Error generation and propagation in Majorana-based topological qubits

We investigate dynamical evolution of a topological memory that consists of two p-wave superconducting wires separated by a nontopological junction, focusing on the primary errors (i.e., qubit loss) and secondary errors (bit and phase flip) that arise due to nonadiabaticity. On the question of qubit loss we examine the system's response to both periodic boundary driving and deliberate shuttling of the Majorana bound states. In the former scenario, we show how the frequency-dependent rate of qubit loss is strongly correlated with the local density of states at the edge of wire, a fact that can make systems with a larger gap more susceptible to high-frequency noise.
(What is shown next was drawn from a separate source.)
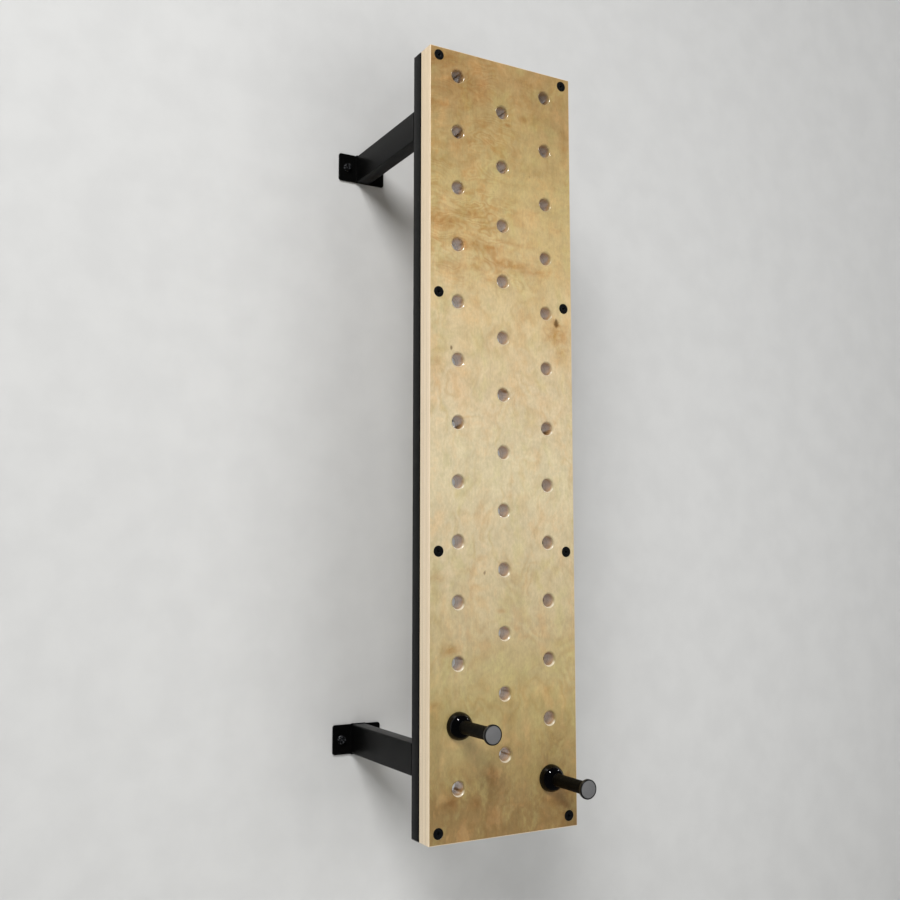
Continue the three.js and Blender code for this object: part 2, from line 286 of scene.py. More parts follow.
@dataclass(frozen=True)
class BirchVeneer:
    """Rotary-cut birch face veneer under a clear satin lacquer.

    The peeling knife opens the growth rings into long wandering contours, the fibres run up the
    board, and the lacquer warms the colour and smooths it to a soft sheen.
    """

    corner: Vector
    height: float
    # colours at even heights from the bottom to the top, browner at both ends: partly the veneer's own tone,
    # partly painted shade where the light falls off towards the ends
    tones: tuple[str, ...] = (
        "#866C40",
        "#A89664",
        "#AE9C74",
        "#BCAC8A",
        "#C4B694",
        "#C4B290",
        "#C2AE86",
        "#BAA476",
        "#B09C6C",
        "#A0865A",
    )
    # features per metre and reach of each ripple of the grain, from broad to fine
    ripples: tuple[tuple[Triple, float], ...] = (
        ((5.0, 5.0, 3.5), 0.08),
        ((19.0, 19.0, 16.0), 0.022),
        ((60.0, 60.0, 55.0), 0.007),
    )
    knots: tuple[Knot, ...] = (
        Knot(0.385, 1.311, 0.0110, 0.85),
        Knot(0.062, 1.213, 0.0060, 0.75),
        Knot(0.158, 0.648, 0.0052, 0.60),
        Knot(0.303, 1.701, 0.0040, 0.30),
        Knot(0.190, 1.640, 0.0030, 0.20),
    )
    stains: tuple[Stain, ...] = (
        Stain(0.383, 1.304, 0.026, 0.020, 0.85),
        Stain(0.380, 1.276, 0.056, 0.042, 0.72),
        Stain(0.402, 1.235, 0.034, 0.050, 0.50),
        Stain(0.030, 1.978, 0.085, 0.028, 0.70),
        Stain(0.072, 1.938, 0.045, 0.014, 0.50),
        Stain(0.085, 1.900, 0.110, 0.055, 0.32),
        Stain(0.020, 1.848, 0.065, 0.014, 0.45),
        Stain(0.287, 1.857, 0.022, 0.012, 0.50),
        Stain(0.234, 1.833, 0.010, 0.007, 0.50),
        Stain(0.335, 1.862, 0.050, 0.026, 0.30),
        Stain(0.415, 1.800, 0.014, 0.060, 0.35),
        Stain(0.110, 1.570, 0.065, 0.022, 0.40),
        Stain(0.030, 1.535, 0.080, 0.032, 0.62),
        Stain(0.250, 1.510, 0.070, 0.008, 0.45),
        Stain(0.130, 1.485, 0.110, 0.020, 0.62),
        Stain(0.235, 1.452, 0.090, 0.018, 0.68),
        Stain(0.060, 1.425, 0.080, 0.016, 0.35),
        Stain(0.330, 1.440, 0.050, 0.014, 0.40),
        Stain(0.014, 1.160, 0.034, 0.070, 0.35),
        Stain(0.190, 1.215, 0.040, 0.020, 0.18),
        Stain(0.052, 0.462, 0.036, 0.018, 0.65),
        Stain(0.028, 0.638, 0.032, 0.020, 0.35),
        Stain(0.205, 0.552, 0.018, 0.008, 0.40),
        Stain(0.012, 0.325, 0.030, 0.018, 0.40),
        # this brown patch lies where the left peg's shadow ends on the board
        Stain(0.177, 0.152, 0.018, 0.040, 0.40),
        Stain(0.062, 0.105, 0.030, 0.036, 0.55),
        Stain(0.126, 0.085, 0.024, 0.024, 0.45),
        Stain(0.350, 0.345, 0.022, 0.018, 0.28),
        Stain(0.405, 0.050, 0.060, 0.110, 0.40),
    )

    def make(self) -> Material:
        """Wires the veneer, with up the board as +Z.

        Returns:
            The material.
        """
        recipe = Recipe("lacquered_birch_veneer")
        sheen = recipe.grain(recipe.place, (22.0, 22.0, 5.0), 4.0)
        colour, fibre = VeneerPaint(self, recipe.tree).colour()
        return recipe.close(
            colour, (sheen, *NOISE, 0.36, 0.5), (fibre, 0.00006), Coat_Weight=0.15, Coat_Roughness=0.3
        )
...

In the second scenario we confirm previous predictions concerning superadiabaticity and critical velocity, but see no evidence that the coordinated movement of edge boundaries reduces qubit loss. Our analysis on secondary bit-flip errors shows that it is necessary that nonadiabaticity occurs in both wires and that interwire tunneling be present for this error channel to be open. We also demonstrate how such processes can be minimized by disordering central regions of both wires. Finally, we identify an error channel for phase-flip errors, which can occur due to mismatches in the energies of states with bulk excitations. In the noninteracting system considered here, this error systematically opposes the expected phase rotation due to finite-size splitting in the qubit subspace.